Around 300 police forces attacked the Roma camp in Saint-Ouen in the northern suburbs of Paris early on Wednesday, forcing hundreds of Roma people, including women and children, to leave the place.

The cleared shantytown is one of the country’s largest Roma camps.

“I don’t know where I’m going to go,” said Cassandra Punca, a 22-year-old mother of four originally from Bucharest who lived in the camp for three months.

“We have no money, we came to France to be able to eat,” she added.

A Roma rights group, La Voix des Roms, criticized the eviction as “an operation of great brutality” that “throws several hundred people on to the streets at the start of winter.”

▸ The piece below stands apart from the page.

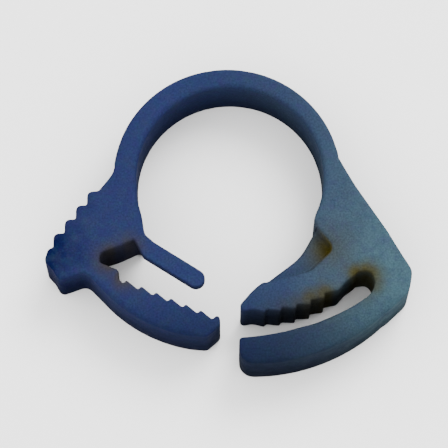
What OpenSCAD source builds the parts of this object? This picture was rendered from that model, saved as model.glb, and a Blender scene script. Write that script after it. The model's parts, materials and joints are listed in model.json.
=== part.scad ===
// Ratchet hose clamp: one springy moulding, drawn open as moulded and lying flat.
// Bore axis along Z, bore centre at the origin, lower face at Z = 0.
// The moulding is drawn as the regions that bend against each other, one node each.

/* [Bore and band] */
// Radius of the bore while the clamp is open
bore_r = 10; // [9.8:0.1:10.2]
// Width of the clamp along the hose
clamp_w = 7; // [6:0.5:9]
// Thickness of the band at its crown
band_t = 2.15; // [2.0:0.05:2.3]
// How far the band's outer curve is shifted, so that the right side is thinner and bends more
band_shift = 0.3; // [0.1:0.05:0.35]

/* [Closing] */
// Angle between neighbouring bending points of the band
bend_pitch = 20.5; // [19.5:0.5:20.5]
// Running clearance in each bending point
bend_gap = 0.03; // [0.02:0.01:0.05]

/* [Ratchet] */
// Distance from tooth to tooth
tooth_pitch = 1.65; // [1.5:0.05:1.7]
// Height of a tooth
tooth_h = 0.5; // [0.4:0.05:0.55]
// Thickness of the side tongue, along the hose
tongue_t = 1.4; // [1.2:0.1:1.6]
// Extra depth of the pocket that takes the side tongue
pocket_gap = 0.2; // [0.1:0.05:0.3]

/* [Grip] */
// Number of steps on the left jaw for the pliers
step_count = 4; // [3:1:4]

/* [Hidden] */
crown_angle = 91;
bore_fn = 96;
corner_steps = 6;

right_bends = [for (i = [0:3]) crown_angle - (i + 0.5) * bend_pitch];
left_bends = [for (i = [0:3]) crown_angle + (i + 0.5) * bend_pitch];

// Outer radius of the band, seen from the bore's centre, at angle a
function band_outer(a) =
    -band_shift * cos(a) + sqrt(pow(bore_r + band_t, 2) - pow(band_shift * sin(a), 2));
function band_mid(a) = (bore_r + band_outer(a)) / 2;
function knuckle_r(a) = (band_outer(a) - bore_r) / 2;
function bend_point(a) = band_mid(a) * [cos(a), sin(a)];
function polar(r, a) = r * [cos(a), sin(a)];

function unit(v) = v / norm(v);
function left_of(v) = [-v[1], v[0]];

// One rounded corner: p is [x, y, radius], a and b are its neighbours
function corner(a, p, b) =
    let (q = [p[0], p[1]],
         u = unit([a[0], a[1]] - q),
         v = unit([b[0], b[1]] - q),
         half = acos(max(-1, min(1, u * v))) / 2)
    p[2] == 0 || half > 89.5 ? [q] :
    let (back = p[2] / tan(half),
         c = q + unit(u + v) * p[2] / sin(half),
         from = q + u * back - c,
         a0 = atan2(from[1], from[0]),
         turn = (u[0] * v[1] - u[1] * v[0] > 0 ? -1 : 1) * (180 - 2 * half))
    [for (i = [0:corner_steps]) c + polar(p[2], a0 + turn * i / corner_steps)];

// An outline from points of [x, y, corner radius]
function rounded(pts) =
    let (n = len(pts))
    [for (i = [0:n - 1]) each corner(pts[(i + n - 1) % n], pts[i], pts[(i + 1) % n])];

// Points on a circle, as unrounded corners
function arc(c, r, a0, a1, n) =
    [for (i = [0:n]) let (p = c + polar(r, a0 + (a1 - a0) * i / n)) [p[0], p[1], 0]];

module prism(pts, z0 = 0, z1 = clamp_w) {
    translate([0, 0, z0]) linear_extrude(height = z1 - z0) polygon(rounded(pts));
}

module round_post(p, r, z0 = 0, z1 = clamp_w) {
    translate([p[0], p[1], z0]) cylinder(r = r, h = z1 - z0, $fn = 64);
}

// Slice of the band's disc between two angles, before the bore is cut
module band_slice(a0, a1) {
    reach = 2 * (bore_r + band_t);
    am = (a0 + a1) / 2;
    intersection() {
        translate([-band_shift, 0, 0]) cylinder(r = bore_r + band_t, h = clamp_w, $fn = bore_fn);
        linear_extrude(height = clamp_w)
            polygon([[0, 0], polar(reach, a0), polar(reach, am), polar(reach, a1)]);
    }
}

module bore() { translate([0, 0, -1]) cylinder(r = bore_r, h = clamp_w + 2, $fn = bore_fn); }

module band_arc(a0, a1) {
    difference() {
        band_slice(a0, a1);
        bore();
    }
}

module knuckle(a) { round_post(bend_point(a), knuckle_r(a)); }
module socket(a) { round_post(bend_point(a), knuckle_r(a) + bend_gap, -1, clamp_w + 1); }

// A link of the band: its end nearer the crown is a socket, its far end a knuckle
module band_link(near, far) {
    color("royalblue") difference() {
        union() {
            band_arc(min(near, far), max(near, far));
            knuckle(far);
        }
        socket(near);
    }
}

module band_crown() {
    color("royalblue") union() {
        band_arc(right_bends[0], left_bends[0]);
        knuckle(right_bends[0]);
        knuckle(left_bends[0]);
    }
}

// ---- left jaw with the stepped grip ----
step_run = [-1.17, -1.55];
step_start = [-14.05, -1.65];
step_end = step_start + step_count * step_run;

function step_outline() = [for (i = [0:step_count - 1])
    let (v = step_start + i * step_run, w = v + step_run)
    each [[v[0], v[1], 0.12], [w[0], v[1], 0.55]]];

// ---- toothed strap ----
// Outer edge: an arc around strap_c; the teeth stand on the side that faces the bore
strap_c = [-1.57, -1.52];
strap_r = 16.12;
strap_pivot = [-13.45, -10.8];
strap_neck = 1.2;
strap_teeth = 7;
first_tooth = [-10.95, -11.4];
last_tooth = [-1.55, -15.3];

// ---- side tongue ----
tongue_pivot = [-8.95, -7.85];
tongue_end = [-3.6, -11.25];
tongue_half = 0.95;
tongue_z = clamp_w - tongue_t;

// ---- right jaw, inner finger and outer guard ----
finger_pivot = [11.35, -8.0];
finger_neck = 3.2;
guard_pivot = [15.84, -13.7];
guard_neck = 1.25;
guard_c = [2.44, -0.07];
guard_r = 20.36;
slot_c = [-0.22, 8.77];
slot_r = 26.45;
finger_c = [2.75, 0.5];
finger_r = 15.66;

module left_jaw() {
    block = concat(
        [[polar(bore_r - 0.4, 176)[0], polar(bore_r - 0.4, 176)[1], 0],
         [polar(bore_r - 0.4, 168)[0], polar(bore_r - 0.4, 168)[1], 0],
         [polar(band_outer(168), 168)[0], polar(band_outer(168), 168)[1], 0],
         [-12.45, 0.4, 2.5]],
        step_outline(),
        [[step_end[0], step_end[1], 0.12], [-19.3, -8.05, 0.4], [-19.65, -9.3, 0.45], [-18.75, -10.3, 1.0],
         [-18.1, -11.5, 0.6], [-16.3, -10.85, 0.8], [-15.55, -10.55, 0.9], [-14.9, -10.9, 0.6], [-14.33, -11.6, 0],
         [strap_pivot[0], strap_pivot[1], 0],
         [-12.57, -10.05, 0], [-13.8, -10.05, 0.78], [-13.85, -8.4, 0.78], [-12.2, -7.9, 0.8],
         [-9.9, -6.85, 0.6], [-8.9, -7.2, 0.35], [-9.1, -6.2, 1.5], [-9.36, -4.41, 3], [-9.98, -2.1, 3], [-9.9, -0.9, 0]]);
    gusset = [[-10.9, -6.6, 0], [-10.05, -7.15, 0.5], [-9.6, -8.55, 0], [-8.95, -7.85, 0], [-8.3, -7.05, 0],
              [-8.95, -6.5, 0.4], [-9.3, -5.6, 0], [-10.2, -5.4, 0]];
    color("mediumblue") difference() {
        union() {
            band_slice(left_bends[3], 174);
            prism(block);
            prism(gusset, tongue_z, clamp_w);
        }
        bore();
        socket(left_bends[3]);
        round_post(strap_pivot, strap_neck + bend_gap, -1, clamp_w + 1);
        round_post(tongue_pivot, tongue_half + bend_gap, tongue_z - bend_gap, clamp_w + 1);
    }
}

// Saw teeth from the tip back to the root: ramps face the tip, steep faces the root
function strap_tooth_line() =
    let (along = unit(first_tooth - last_tooth), out = -left_of(along),
         step = norm(first_tooth - last_tooth) / (strap_teeth - 1))
    [for (i = [0:strap_teeth - 1])
        let (tip = last_tooth + along * step * i,
             low = tip - out * tooth_h + along * 0.12)
        each [[tip[0], tip[1], 0.1], [low[0], low[1], 0.12]]];

module toothed_strap() {
    outline = concat(
        [[strap_pivot[0], strap_pivot[1], 0], [-14.4, -11.6, 0]],
        arc(strap_c, strap_r, 219.5, 260, 14),
        [[-2.45, -17.6, 0.8], [-1.0, -16.3, 0.5], [-1.1, -15.35, 0.25]],
        strap_tooth_line(),
        [[-11.75, -11.3, 0.15], [-11.75, -10.3, 0.4], [-12.5, -10.08, 0]]);
    color("navy") union() {
        prism(outline);
        round_post(strap_pivot, strap_neck);
    }
}

module side_tongue() {
    along = unit(tongue_end - tongue_pivot);
    side = left_of(along) * tongue_half;
    a = tongue_pivot + side;
    b = tongue_end + side;
    c = tongue_end - side;
    d = tongue_pivot - side;
    color("slateblue") union() {
        prism([[a[0], a[1], 0], [b[0], b[1], 0], [c[0], c[1], 0], [d[0], d[1], 0]], tongue_z, clamp_w);
        round_post(tongue_pivot, tongue_half, tongue_z, clamp_w);
        round_post(tongue_end, tongue_half, tongue_z, clamp_w);
    }
}

// Pocket in the upper face that the side tongue slides into
module tongue_pocket() {
    translate([0, 0, tongue_z - pocket_gap]) linear_extrude(height = clamp_w)
        polygon(rounded([[2.4, -9.5, 0], [3.0, -11.75, 0], [8.5, -10.35, 1.0], [10.9, -7.9, 0.8], [9.0, -5.5, 0], [6, -6, 0]]));
}

module right_jaw() {
    body = concat(
        [[polar(bore_r - 0.4, 5)[0], polar(bore_r - 0.4, 5)[1], 0],
         [polar(bore_r - 0.4, 10)[0], polar(bore_r - 0.4, 10)[1], 0],
         [polar(band_outer(10), 10)[0], polar(band_outer(10), 10)[1], 0],
         [13.4, -0.95, 6], [16.7, -5.9, 4], [19.3, -10.4, 1.5], [18.95, -12.6, 1.8], [16.8, -14.65, 0],
         [guard_pivot[0], guard_pivot[1], 0],
         [15.0, -12.75, 0], [15.35, -11.6, 0.9], [14.9, -10.3, 0.9], [13.4, -10.55, 0],
         [finger_pivot[0], finger_pivot[1], 0],
         [9.2, -5.45, 0], [8.9, -4.9, 0.15], [9.15, -4.0, 0], [9.5, 0, 0]]);
    color("steelblue") difference() {
        union() {
            band_slice(7, right_bends[3]);
            prism(body);
        }
        bore();
        socket(right_bends[3]);
        round_post(finger_pivot, finger_neck + bend_gap, -1, clamp_w + 1);
        round_post(guard_pivot, guard_neck + bend_gap, -1, clamp_w + 1);
    }
}

// Saw teeth under the finger: ramps face the mouth, steep faces the slot's root
// The first teeth are lower, as a lead-in at the mouth
finger_teeth = 6;
lead_in = 0.2;
first_valley = -92;
function tooth_drop(i) = lead_in * max(0, 1 - i / 3);
tooth_turn = tooth_pitch / finger_r * 180 / PI;
function finger_tooth_line(a0) = [for (i = [0:finger_teeth - 1])
    let (valley = finger_c + polar(finger_r - tooth_h, a0 + i * tooth_turn),
         tip = finger_c + polar(finger_r - tooth_drop(i), a0 + (i + 0.93) * tooth_turn))
    each [[valley[0], valley[1], 0.12], [tip[0], tip[1], 0.1]]];

module inner_finger() {
    outline = concat(
        [[finger_pivot[0], finger_pivot[1], 0], [9.13, -5.68, 0], [7.35, -8.6, 5], [4.87, -10.5, 3],
         [2.68, -12.2, 2], [1.07, -14.1, 0.3], [1.07, -14.9, 0.4]],
        finger_tooth_line(first_valley),
        [[12.2, -11.6, 0.6], [13.4, -10.7, 0]]);
    color("cadetblue") difference() {
        union() {
            prism(outline);
            round_post(finger_pivot, finger_neck);
        }
        tongue_pocket();
    }
}

module outer_guard() {
    outline = concat(
        [[guard_pivot[0], guard_pivot[1], 0]],
        [for (i = [10:-1:0]) arc(slot_c, slot_r, -86.2, -54.2, 10)[i]],
        [[0.95, -17.65, 0.35], [1.0, -20.4, 1.5]],
        arc(guard_c, guard_r, -89, -46, 14));
    color("lightsteelblue") union() {
        prism(outline);
        round_post(guard_pivot, guard_neck);
    }
}

band_crown();
band_link(right_bends[0], right_bends[1]);  // band_right_1
band_link(right_bends[1], right_bends[2]);  // band_right_2
band_link(right_bends[2], right_bends[3]);  // band_right_3
band_link(left_bends[0], left_bends[1]);  // band_left_1
band_link(left_bends[1], left_bends[2]);  // band_left_2
band_link(left_bends[2], left_bends[3]);  // band_left_3
left_jaw();
toothed_strap();
side_tongue();
right_jaw();
inner_finger();
outer_guard();
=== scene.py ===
"""Looks of a one-piece moulded ratchet hose clamp: one continuous soft-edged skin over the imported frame."""

import json
import math

import bmesh
import bpy
import numpy as np
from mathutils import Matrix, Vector
from mathutils.geometry import delaunay_2d_cdt

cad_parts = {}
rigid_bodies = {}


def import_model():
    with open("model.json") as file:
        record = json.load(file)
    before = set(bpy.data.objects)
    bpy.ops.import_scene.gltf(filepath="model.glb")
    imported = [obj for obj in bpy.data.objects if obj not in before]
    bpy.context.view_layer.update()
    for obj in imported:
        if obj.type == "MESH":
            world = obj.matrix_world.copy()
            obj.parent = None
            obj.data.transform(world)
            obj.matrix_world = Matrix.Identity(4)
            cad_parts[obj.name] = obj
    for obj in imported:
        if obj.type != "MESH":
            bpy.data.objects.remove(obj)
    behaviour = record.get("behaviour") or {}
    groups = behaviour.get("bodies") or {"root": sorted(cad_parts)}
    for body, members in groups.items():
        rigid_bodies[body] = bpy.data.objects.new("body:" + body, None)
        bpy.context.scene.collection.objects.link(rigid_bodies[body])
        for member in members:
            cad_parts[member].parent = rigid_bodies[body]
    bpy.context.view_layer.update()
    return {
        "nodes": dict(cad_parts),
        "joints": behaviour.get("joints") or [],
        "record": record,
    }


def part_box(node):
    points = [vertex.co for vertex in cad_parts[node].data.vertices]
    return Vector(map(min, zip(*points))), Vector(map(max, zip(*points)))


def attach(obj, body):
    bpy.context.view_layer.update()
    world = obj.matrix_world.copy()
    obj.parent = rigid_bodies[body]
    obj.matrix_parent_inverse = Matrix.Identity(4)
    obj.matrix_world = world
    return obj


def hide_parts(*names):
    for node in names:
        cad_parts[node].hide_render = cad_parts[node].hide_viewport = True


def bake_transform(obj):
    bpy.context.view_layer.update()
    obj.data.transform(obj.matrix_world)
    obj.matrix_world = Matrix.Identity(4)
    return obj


MM = 0.001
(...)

On September 24, French Interior Minister Manuel Valls said most of some 20,000 Roma migrants housed in makeshift camps around French cities could never be integrated into the French society and so should be “taken back to the border” for transfer back to Romania and Bulgaria.

The east European countries of Romania and Bulgaria are reportedly home to the biggest population of the Roma people.

In 2012, around 37,000 immigrants, many of them Roma, were deported from France, which indicated a nearly 12 percent rise from 2011.

France’s decision to forcibly evacuate the Roma camps and send the people back to their fatherlands has strongly been criticized by UN High Commissioner for Human Rights Navi Pillay.